### Exercise:
Report all lines holding "materials".

### Dataset excerpt:
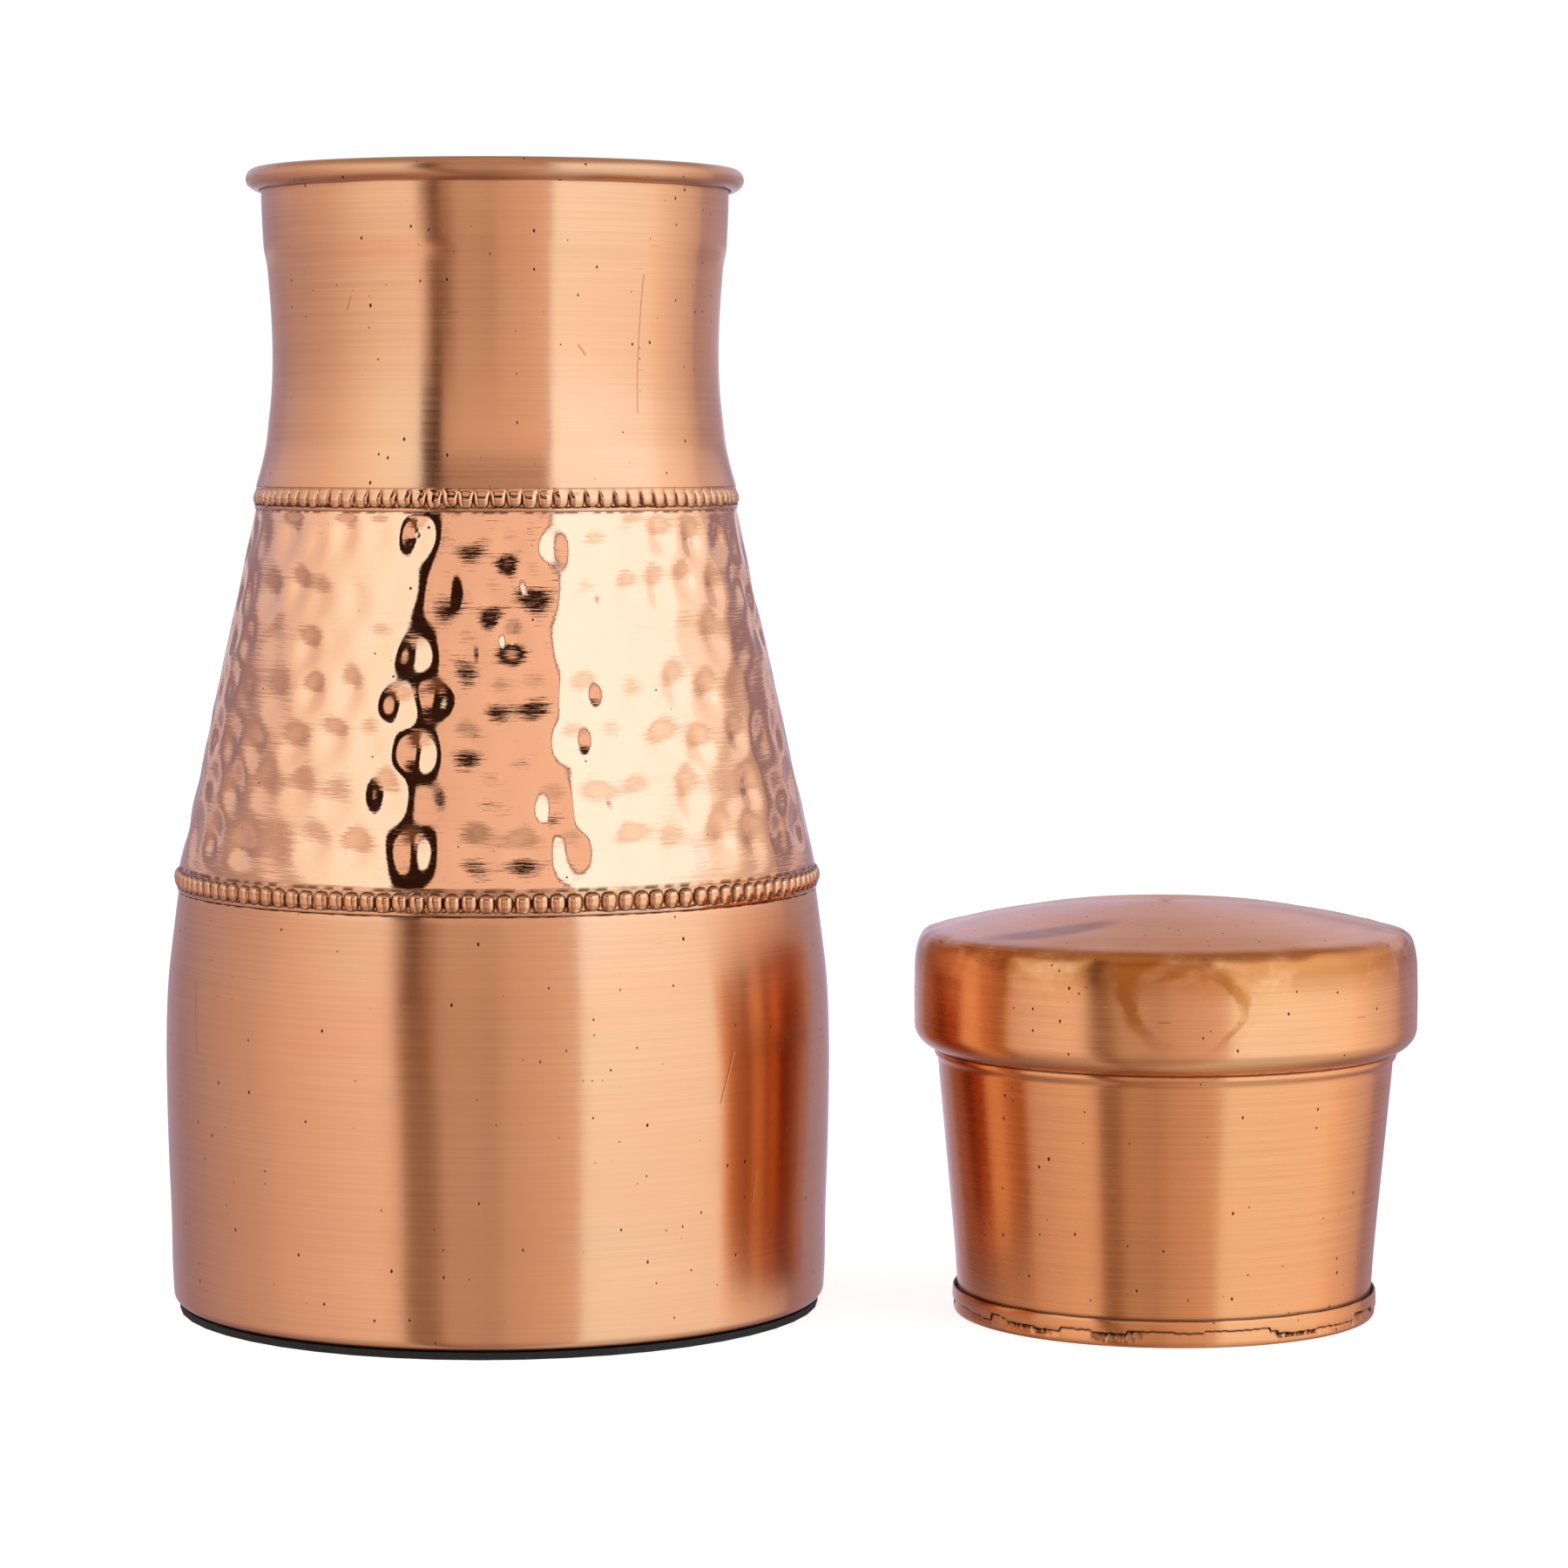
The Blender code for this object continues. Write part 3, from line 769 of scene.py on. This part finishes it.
# ---------------------------------------------------------------- studio

# Soft panels round the studio: the azimuth where each starts, from -Y towards +X, the width of its soft edge, and
# its colour at its start and at the next one's. One list is for the walls about level with the jug, one for above.
LOW_PANELS = [
    (-180.0, 1.0, (0.70, 0.68, 0.98), (0.44, 0.36, 0.46)),
    (-160.0, 1.0, (0.44, 0.36, 0.46), (0.40, 0.31, 0.40)),
    (-133.6, 3.0, (0.40, 0.31, 0.40), (0.80, 0.64, 0.62)),
    (-79.0, 10.0, (0.84, 0.67, 0.64), (1.17, 1.00, 0.97)),
    (-31.2, 2.0, (0.22, 0.11, 0.06), (0.22, 0.11, 0.06)),
    (-18.8, 2.0, (0.62, 0.49, 0.43), (0.60, 0.47, 0.42)),
    (-2.0, 3.0, (0.54, 0.42, 0.37), (0.57, 0.44, 0.39)),
    (4.0, 3.0, (0.70, 0.55, 0.50), (0.95, 0.78, 0.72)),
    (28.9, 0.6, (0.68, 0.50, 0.42), (0.68, 0.50, 0.42)),
    (30.2, 1.5, (1.24, 1.38, 1.48), (1.21, 1.22, 1.26)),
    (87.8, 4.0, (1.24, 1.14, 1.10), (0.66, 0.52, 0.52)),
    (124.0, 2.0, (0.42, 0.32, 0.42), (0.44, 0.36, 0.46)),
    (162.0, 1.0, (0.44, 0.36, 0.46), (0.70, 0.68, 0.98)),
]
HIGH_PANELS = [
    (-180.0, 1.0, (0.68, 0.65, 0.92), (0.60, 0.55, 0.70)),
    (-132.0, 2.0, (0.70, 0.62, 0.74), (1.05, 0.92, 0.90)),
    (-84.0, 2.0, (1.06, 0.96, 0.94), (1.24, 1.38, 1.42)),
    (-52.0, 1.0, (1.22, 1.36, 1.42), (1.20, 1.42, 1.60)),
    (-34.0, 0.5, (0.03, 0.012, 0.008), (0.03, 0.012, 0.008)),
    (-23.4, 0.5, (0.96, 0.76, 0.70), (1.10, 0.88, 0.82)),
    (28.9, 0.4, (0.05, 0.02, 0.015), (0.05, 0.02, 0.015)),
    (30.2, 0.8, (1.54, 1.74, 2.12), (1.46, 1.62, 1.96)),
    (89.5, 4.0, (1.36, 1.44, 1.60), (1.06, 0.98, 1.00)),
    (119.0, 1.5, (0.84, 0.74, 0.75), (0.68, 0.65, 0.92)),
]
CEILING = (0.56, 0.42, 0.37, 1.0)
FRONT_GLOW = (0.92, 0.74, 0.66, 1.0)
BACK_STRIP = (1.15, 1.0, 1.0, 1.0)
WALL_SHADE = (0.03, 0.012, 0.008, 1.0)
GAP_SHADE = (0.04, 0.018, 0.012, 1.0)
LOW_SHADE = (0.10, 0.06, 0.05, 1.0)
# The studio's ball is nearer on the side away from the lid
STUDIO_RADIUS = 1.1
STUDIO_CENTRE = (0.45, 0.15, 0.1)
# Azimuths in degrees between which the front's left and right edges fade, for the walls and for what is above them,
# and those away from the front on either side between which the back comes and the way ahead goes
FRONT_LOW = ((-38.0, -32.0), (23.0, 28.0))
FRONT_HIGH = ((-34.5, -33.5), (28.9, 29.9))
BACK_COMES = (90.0, 130.0)
AHEAD_GOES = (60.0, 80.0)
# Elevations in degrees between which parts of the light come, go, or come and then go
LOW_SHADE_GOES = (-45.0, -14.0)
WALL_SHADE_COMES = (3.5, 6.0)
BACK_STRIP_SPAN = ((0.5, 2.0), (3.8, 5.2))
HIGH_PANELS_COME = (10.5, 14.5)
GAP_SPAN = ((28.4, 29.4), (37.0, 43.0))
CEILING_COMES = (42.0, 52.0)
CEILING_GLOW_COMES = (42.0, 50.0)
FLOOR_REACH = 6.0
# The camera's lens in mm, its place, and how far its view falls before it meets the jug's axis
LENS = 110.4
CAMERA_PLACE = (0.0539, -0.904, 0.1632)
CAMERA_FALL = 0.065


def panels(graph, azimuth, listed):
    """The colour of a list of panels at an azimuth."""
    light = (*listed[0][2], 1.0)
    ends = [panel[0] for panel in listed[1:]] + [180.0]
    for (start, soft, first, last), end in zip(listed, ends):
        shade = graph.blend(graph.share(azimuth, start, end), (*first, 1.0), (*last, 1.0))
        light = graph.blend(graph.fade(azimuth, start - soft / 2.0, start + soft / 2.0), light, shade)
    return light


def wall_light(graph, azimuth, elevation, back):
    """The walls about level with the jug. Left of the middle, the panels' edges lean at the bottom and the top."""
    lean = graph.plus(graph.fade(elevation, -14.0, -5.0, 3.0, 0.0), graph.fade(elevation, 1.0, 6.0, 0.0, 3.0))
    lean = graph.times(lean, graph.fade(azimuth, -12.0, 0.0, 1.0, 0.0))
    light = panels(graph, graph.minus(azimuth, lean), LOW_PANELS)
    glow = graph.plus(graph.fade(elevation, -13.0, -5.0, 0.26, 0.06), graph.fade(elevation, -5.0, 3.0, 0.0, -0.06))
    light = graph.blend(graph.times(glow, graph.window(azimuth, *FRONT_LOW)), light, FRONT_GLOW)
    light = graph.blend(graph.fade(elevation, *WALL_SHADE_COMES, 0.0, 0.14), light, WALL_SHADE)
    strip = graph.window(elevation, *BACK_STRIP_SPAN, high=0.38)
    return graph.blend(graph.times(strip, back), light, BACK_STRIP)


def studio_light(graph, azimuth, elevation):
    """The walls, the higher panels, a dark gap above them in front, and the ceiling, which comes lower behind.

    Azimuth and elevation are in degrees, seen from the jug's axis at the height of the studio's middle."""
    back = graph.fade(graph.absolute(azimuth), *BACK_COMES)
    light = wall_light(graph, azimuth, elevation, back)
    ahead = graph.fade(graph.absolute(azimuth), *AHEAD_GOES, 2.0, 0.0)
    seen = graph.plus(graph.plus(elevation, ahead), graph.times(back, 2.0))
    light = graph.blend(graph.fade(seen, *HIGH_PANELS_COME), light, panels(graph, azimuth, HIGH_PANELS))
    front = graph.window(azimuth, *FRONT_HIGH)
    light = graph.blend(graph.times(front, graph.window(elevation, *GAP_SPAN)), light, GAP_SHADE)
    raised = graph.plus(elevation, graph.times(back, 14.0))
    light = graph.blend(graph.fade(raised, *CEILING_COMES), light, CEILING)
    glow = graph.times(front, graph.fade(elevation, *CEILING_GLOW_COMES, 0.0, 0.4))
    light = graph.blend(glow, light, FRONT_GLOW)
    return graph.blend(graph.fade(elevation, *LOW_SHADE_GOES, 0.45, 0.0), light, LOW_SHADE)


def make_studio():
    """A large ball of soft light round the object, measured from the jug's axis. The camera doesn't see it."""
    data = bpy.data.meshes.new("studio")
    mesh = bmesh.new()
    bmesh.ops.create_uvsphere(mesh, u_segments=128, v_segments=64, radius=STUDIO_RADIUS)
    mesh.to_mesh(data)
    mesh.free()
    studio = bpy.data.objects.new("studio", data)
    studio.location = STUDIO_CENTRE
    bpy.context.collection.objects.link(studio)
    studio.visible_camera = False

    made = bpy.data.materials.new("studio_light")
    made.use_nodes = True
    made.node_tree.nodes.clear()
    graph = Graph(made.node_tree)
    from_jug = graph.node("ShaderNodeVectorMath", {0: graph.place(), 1: (STUDIO_CENTRE[0], STUDIO_CENTRE[1], 0.0)},
                          operation="ADD").outputs[0]
    way = graph.node("ShaderNodeVectorMath", {0: from_jug}, operation="NORMALIZE").outputs[0]
    azimuth, rise = round_place(graph, way)
    elevation = graph.times(graph.math("ARCSINE", graph.times(rise, MM)), 180.0 / math.pi)
    glow = graph.node("ShaderNodeEmission", {"Color": studio_light(graph, azimuth, elevation), "Strength": 1.0})
    out = graph.node("ShaderNodeOutputMaterial", {})
    graph.feed(out.inputs[0], glow.outputs[0])
    data.materials.append(made)


def make_world():
    """Plain white, which is what the camera sees behind the object."""
    world = bpy.data.worlds.new("white")
    bpy.context.scene.world = world
    world.use_nodes = True
    world.node_tree.nodes["Background"].inputs["Color"].default_value = (1.0, 1.0, 1.0, 1.0)


def make_floor():
    """A plain pale floor, which the copper doesn't mirror."""
    data = bpy.data.meshes.new("floor")
    corners = [(-FLOOR_REACH, -FLOOR_REACH, 0.0), (FLOOR_REACH, -FLOOR_REACH, 0.0),
               (FLOOR_REACH, FLOOR_REACH, 0.0), (-FLOOR_REACH, FLOOR_REACH, 0.0)]
    data.from_pydata(corners, [], [(0, 1, 2, 3)])
    floor = bpy.data.objects.new("floor", data)
    floor.location.z = cad_low.z
    bpy.context.collection.objects.link(floor)
    made, graph, shader = material("floor_white")
    shader.inputs["Base Color"].default_value = (0.5, 0.5, 0.5, 1.0)
    shader.inputs["Specular IOR Level"].default_value = 0.0
    shader.inputs["Emission Color"].default_value = (1.0, 1.0, 1.0, 1.0)
    shader.inputs["Emission Strength"].default_value = 0.82
    data.materials.append(made)
    floor.visible_glossy = False


def make_camera():
    """The photograph's view: from straight ahead, a little above the middle and looking slightly down."""
    data = bpy.data.cameras.new("camera")
    data.lens = LENS
    data.sensor_width = 36.0
    camera = bpy.data.objects.new("camera", data)
    bpy.context.collection.objects.link(camera)
    camera.location = CAMERA_PLACE
    camera.rotation_euler = (math.radians(90.0) - math.atan2(CAMERA_FALL, -CAMERA_PLACE[1]), 0.0, 0.0)
    bpy.context.scene.camera = camera


satin_copper = copper("satin_copper", COPPER, roughness=0.23, anisotropy=0.9, wear=0.25, brushing=0.08,
                      scratches=JUG_SCRATCHES)
skirt_copper = copper("skirt_copper", SKIRT_COPPER, roughness=0.26, anisotropy=0.85, wear=0.95, brushing=0.14,
                      axis=LID_AXIS, stains_and_shade=skirt_stains_and_dent_shade)
lid_copper = copper("lid_copper", LID_COPPER, roughness=0.26, anisotropy=0.88, wear=0.6, brushing=0.14, axis=LID_AXIS)
hammered_copper = polished_copper("hammered_copper", HAMMERED_COPPER, wear=1.0)
bead_copper = polished_copper("bead_copper", BEAD_COPPER, wear=0.7)
inner_copper = plain("plain_copper", dark=(0.72, 0.38, 0.22), light=(0.84, 0.47, 0.27), roughness=0.3, metallic=1.0)
solder = plain("solder", dark=(0.42, 0.38, 0.34), light=(0.62, 0.58, 0.52), roughness=0.42, metallic=1.0)
steel = plain("wire_steel", dark=(0.45, 0.46, 0.47), light=(0.6, 0.61, 0.62), roughness=0.35, metallic=1.0)
rubber = plain("foot_rubber", dark=(0.004, 0.004, 0.004), light=(0.010, 0.010, 0.010), roughness=0.75, metallic=0.0)

make_base_shell(satin_copper)
make_hammered_shell(hammered_copper)
make_neck(satin_copper)
make_bead_band("lower_bead_band", LOWER_JOINT, LOWER_BEADS, LOWER_BEAD_POINTS, pillow_bead, CONE[0][0] - 0.1,
               bead_copper)
make_bead_band("upper_bead_band", UPPER_JOINT, UPPER_BEADS, UPPER_BEAD_POINTS, tongue_bead, NECK[0][0], bead_copper)
make_lid(skirt_copper, lid_copper, LID_AXIS)

for node, finish in {"base_plate": inner_copper, "cup_floor": inner_copper, "base_pad": rubber,
                     "base_solder": solder, "lower_seam_solder": solder, "upper_seam_solder": solder,
                     "floor_solder": solder, "skirt_solder": solder, "rim_wire": steel}.items():
    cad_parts[node].data.materials.clear()
    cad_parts[node].data.materials.append(finish)

make_floor()
make_studio()
make_world()
make_camera()
bpy.context.scene.view_settings.view_transform = "Standard"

### Exercise result:
    made = bpy.data.materials.new("studio_light")
    data.materials.append(made)
    data.materials.append(made)
    cad_parts[node].data.materials.clear()
    cad_parts[node].data.materials.append(finish)